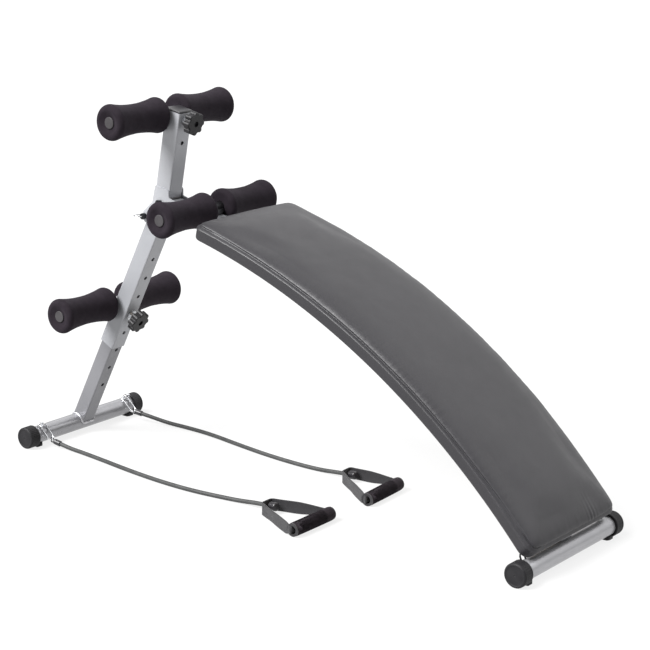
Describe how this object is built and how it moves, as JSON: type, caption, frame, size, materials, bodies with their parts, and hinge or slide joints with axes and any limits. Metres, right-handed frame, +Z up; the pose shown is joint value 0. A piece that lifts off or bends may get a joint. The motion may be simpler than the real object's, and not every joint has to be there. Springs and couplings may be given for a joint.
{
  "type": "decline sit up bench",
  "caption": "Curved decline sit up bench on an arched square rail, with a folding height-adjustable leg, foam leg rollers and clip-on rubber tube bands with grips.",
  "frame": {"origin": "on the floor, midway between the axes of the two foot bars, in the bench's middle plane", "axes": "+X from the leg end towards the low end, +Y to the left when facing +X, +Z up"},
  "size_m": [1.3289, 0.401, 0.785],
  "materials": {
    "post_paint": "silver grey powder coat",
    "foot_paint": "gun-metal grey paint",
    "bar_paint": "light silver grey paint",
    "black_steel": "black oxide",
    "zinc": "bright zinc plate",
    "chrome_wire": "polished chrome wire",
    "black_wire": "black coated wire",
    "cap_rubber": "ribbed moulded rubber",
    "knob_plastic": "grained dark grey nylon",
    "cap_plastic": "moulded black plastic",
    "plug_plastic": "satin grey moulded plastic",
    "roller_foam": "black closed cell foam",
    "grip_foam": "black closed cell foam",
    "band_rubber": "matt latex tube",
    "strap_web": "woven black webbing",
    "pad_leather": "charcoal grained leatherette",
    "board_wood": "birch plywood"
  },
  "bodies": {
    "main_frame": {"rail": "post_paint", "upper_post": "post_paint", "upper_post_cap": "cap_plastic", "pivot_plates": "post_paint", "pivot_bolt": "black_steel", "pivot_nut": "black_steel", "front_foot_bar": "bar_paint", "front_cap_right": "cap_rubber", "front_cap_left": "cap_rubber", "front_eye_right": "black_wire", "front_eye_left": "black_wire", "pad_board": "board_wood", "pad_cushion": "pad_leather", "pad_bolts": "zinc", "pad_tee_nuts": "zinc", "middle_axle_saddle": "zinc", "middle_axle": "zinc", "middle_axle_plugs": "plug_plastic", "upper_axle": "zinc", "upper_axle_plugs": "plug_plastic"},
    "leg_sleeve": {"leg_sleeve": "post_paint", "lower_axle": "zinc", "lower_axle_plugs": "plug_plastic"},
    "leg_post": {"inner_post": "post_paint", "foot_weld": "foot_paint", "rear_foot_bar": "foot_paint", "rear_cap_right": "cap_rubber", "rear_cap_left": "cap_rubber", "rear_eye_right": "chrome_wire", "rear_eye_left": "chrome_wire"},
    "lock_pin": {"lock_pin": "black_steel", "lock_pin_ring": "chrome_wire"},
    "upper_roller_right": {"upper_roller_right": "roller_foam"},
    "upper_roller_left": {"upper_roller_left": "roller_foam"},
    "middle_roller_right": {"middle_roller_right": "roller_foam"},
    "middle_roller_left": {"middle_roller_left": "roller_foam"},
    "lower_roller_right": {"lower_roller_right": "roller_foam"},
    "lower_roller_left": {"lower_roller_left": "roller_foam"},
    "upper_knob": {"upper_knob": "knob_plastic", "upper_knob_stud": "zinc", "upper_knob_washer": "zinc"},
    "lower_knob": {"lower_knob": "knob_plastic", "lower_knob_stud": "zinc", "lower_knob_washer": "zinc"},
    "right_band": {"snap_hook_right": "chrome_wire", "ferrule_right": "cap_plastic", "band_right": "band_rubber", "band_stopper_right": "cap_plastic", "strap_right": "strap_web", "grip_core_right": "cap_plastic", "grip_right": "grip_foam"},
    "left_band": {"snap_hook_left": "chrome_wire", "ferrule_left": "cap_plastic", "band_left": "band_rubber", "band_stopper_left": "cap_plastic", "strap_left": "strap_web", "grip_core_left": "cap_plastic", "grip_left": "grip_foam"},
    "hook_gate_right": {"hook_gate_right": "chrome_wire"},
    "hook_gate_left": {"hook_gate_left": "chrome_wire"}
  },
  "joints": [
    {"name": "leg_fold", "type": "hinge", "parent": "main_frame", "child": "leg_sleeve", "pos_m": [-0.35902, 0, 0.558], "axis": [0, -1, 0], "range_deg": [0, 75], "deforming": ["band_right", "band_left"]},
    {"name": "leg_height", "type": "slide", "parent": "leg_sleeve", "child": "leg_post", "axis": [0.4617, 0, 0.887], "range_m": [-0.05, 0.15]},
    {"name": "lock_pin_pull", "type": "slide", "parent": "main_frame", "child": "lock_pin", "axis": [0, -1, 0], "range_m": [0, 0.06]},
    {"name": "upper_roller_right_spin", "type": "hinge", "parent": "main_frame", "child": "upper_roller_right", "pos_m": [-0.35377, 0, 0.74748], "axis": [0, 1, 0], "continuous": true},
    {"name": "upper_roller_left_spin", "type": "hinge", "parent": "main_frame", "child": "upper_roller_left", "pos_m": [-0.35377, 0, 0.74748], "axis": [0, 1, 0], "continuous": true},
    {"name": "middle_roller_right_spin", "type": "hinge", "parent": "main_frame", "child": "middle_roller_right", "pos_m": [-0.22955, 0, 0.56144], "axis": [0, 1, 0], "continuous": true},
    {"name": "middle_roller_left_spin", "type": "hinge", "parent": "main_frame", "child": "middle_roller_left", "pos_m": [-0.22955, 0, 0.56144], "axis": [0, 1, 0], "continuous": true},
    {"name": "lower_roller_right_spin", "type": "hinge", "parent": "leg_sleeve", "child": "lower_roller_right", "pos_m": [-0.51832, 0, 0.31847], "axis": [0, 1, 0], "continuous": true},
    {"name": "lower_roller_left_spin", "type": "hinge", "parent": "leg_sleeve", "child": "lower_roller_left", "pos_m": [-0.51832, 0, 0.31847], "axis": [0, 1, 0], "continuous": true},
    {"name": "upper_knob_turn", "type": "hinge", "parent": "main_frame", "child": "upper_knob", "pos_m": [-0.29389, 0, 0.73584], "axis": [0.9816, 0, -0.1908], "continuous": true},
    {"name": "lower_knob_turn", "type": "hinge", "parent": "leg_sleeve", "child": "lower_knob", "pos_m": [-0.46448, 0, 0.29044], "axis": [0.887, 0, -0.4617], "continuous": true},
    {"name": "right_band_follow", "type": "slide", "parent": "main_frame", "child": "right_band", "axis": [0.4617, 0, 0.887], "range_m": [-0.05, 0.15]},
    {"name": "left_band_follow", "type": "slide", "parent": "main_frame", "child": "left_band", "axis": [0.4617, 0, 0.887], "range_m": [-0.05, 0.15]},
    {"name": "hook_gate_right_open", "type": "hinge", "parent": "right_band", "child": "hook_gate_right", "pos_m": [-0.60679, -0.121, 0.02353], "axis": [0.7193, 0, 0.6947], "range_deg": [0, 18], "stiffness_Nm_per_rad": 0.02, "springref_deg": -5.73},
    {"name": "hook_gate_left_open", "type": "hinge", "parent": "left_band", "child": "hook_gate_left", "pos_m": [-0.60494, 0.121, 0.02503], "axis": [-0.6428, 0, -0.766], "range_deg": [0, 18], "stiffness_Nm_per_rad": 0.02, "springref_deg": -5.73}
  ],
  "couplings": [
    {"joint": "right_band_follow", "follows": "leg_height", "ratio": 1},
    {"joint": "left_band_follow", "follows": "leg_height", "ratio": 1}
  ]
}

What you have to do
Take every line that includes the string "joints" and copy it.

Output below
Describe how this object is built and how it moves, as JSON: type, caption, frame, size, materials, bodies with their parts, and hinge or slide joints with axes and any limits. Metres, right-handed frame, +Z up; the pose shown is joint value 0. A piece that lifts off or bends may get a joint. The motion may be simpler than the real object's, and not every joint has to be there. Springs and couplings may be given for a joint.
  "joints": [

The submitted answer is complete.